沖縄県内の米の島とも言われる『久米島』。この島には島外にあまり出回らない”ある泡盛”があります。島での認知度がほぼ100%の酒造所が作る泡盛の魅力を取材しました。
戦後すぐに創業した島の酒造所 作り方にもこだわりが

紫色の文字にホタルの絵柄が特徴のこちら、ことし創業75年の酒造所『米島酒造』です。
米島酒造 田場俊之代表
「創業当時は久米島がすごく米どころで、献穀米や献上米を作っていて、その水で戦後、初代が酒造りをはじめたのがきっかけとなっています」
1948年、戦後すぐに創業した米島酒造。当時稲作がとても盛んな島だったことから米の島、『米島酒造』と名付けられ、地元に密着した酒造りをモットーに歩みを進めてきました。

創業当時から変わらない定番の『久米島』をはじめ、若い世代に人気の『美ら蛍』。

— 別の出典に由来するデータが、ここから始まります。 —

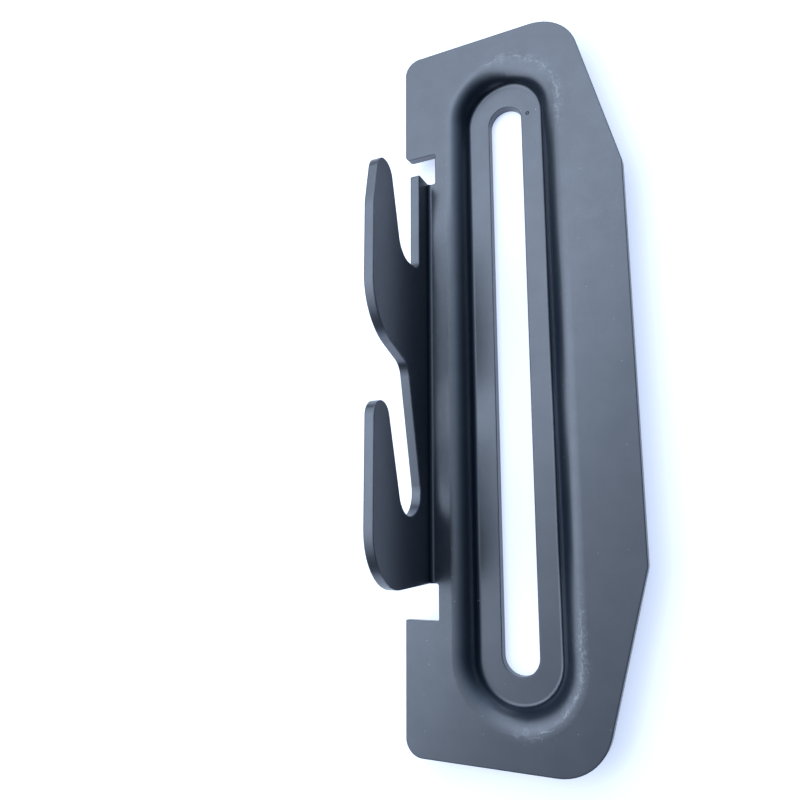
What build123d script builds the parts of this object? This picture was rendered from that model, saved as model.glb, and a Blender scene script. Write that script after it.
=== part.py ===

酒屋が選ぶ焼酎大賞泡盛部門で1位に輝いた『星の灯』などさまざまな泡盛を製造販売していますが、実は生産量のおよそ7割がここ久米島町で消費されているんです!
米島酒造 田場俊之代表
「良い時も悪い時も久米島の島民の方に支えてきてもらったので、ほとんど造りの7割ぐらいが島内出荷でして、残りの3割が島外になっております。」

製造するのは、主に3人。気温や湿度とわずかな変化に対応するためほとんど手作業で行っていることから製造量が少なく、沖縄本島や県外にあまり流通しない希少な泡盛なんです。
泡盛づくりに欠かせないのは『麹』。酒造りの土台と言われていて味や香りに重要な要素のひとつです。
米島酒造 田場俊之代表
「植物でいうと土づくりですね、麹造りは。1に麹、2に麹、3に麹と言うのですが、麹をまずしっかりするところから酒造りが始まりまして」
次に水などを加えて『もろみ』へ。季節によって変わりますが夏はおよそ20日間発酵させます。
発酵1日目では、まるで呼吸をするかのようにプクプクと泡を立てる一方で、1週間寝かせら米粒の原型が溶けてなくなり灰色に染まります。

さらに15日経ったものは…
今野リポーター「わ!すごーい!」
田場代表「酵母が糖を食べてアルコールに変換したものを泡として出している」
仕上げと呼ばれる工程が『蒸留』。米島酒造ならではのこだわりがあるそうです。
米島酒造 田場俊之代表
「泡盛って1回蒸留のイメージでしたが、2回蒸留した泡盛も3回蒸留した泡盛も美味しいなということと、全然違う特徴を出していたので、新しく自分たちの酒を造っていきたいなと思い」

通常泡盛づくりにおいて蒸留は1回がスタンダードですが、米島酒造は3回蒸留した泡盛も製造。
伝統を守りながら新たな挑戦を続けています。
せっかくなので味の違いを比べてみることに!まずは1回蒸留した泡盛をひと口飲んでみると。
1回蒸留と3回蒸留の泡盛 味わいの違いは?
今野リポーター
「飲みやすいですね、のど越しもサラッと入っていって」
3回蒸留した泡盛は?
今野リポーター
「めっちゃスパイシーです」
全く味わいが変わる米島酒造の泡盛、島の恩恵をたっぷりと受けて造られた地元の酒は島の人たちにとってどんな存在なのでしょうか?
島民
「昔から伝統を受け継いでいる酒造所なので、やはり島で飲むのがおいしい」
「米島酒造はなくてはならない存在。いつも買っています」

米島酒造 田場俊之代表
「地域に密着した酒造所であり、地域の声を聴いて新しいモノづくりができる酒造所として残していきたいなと思います。小さな島から県内・県外、欲をいえば海外でも知ってもらえて、うちの酒を求めて島外から人が来て、少しでも久米島の活性化になればと思います」
久米島町を訪ねると、温故知新の酒造りを追求し米の島だからこそ誕生した地元に愛される泡盛がありました。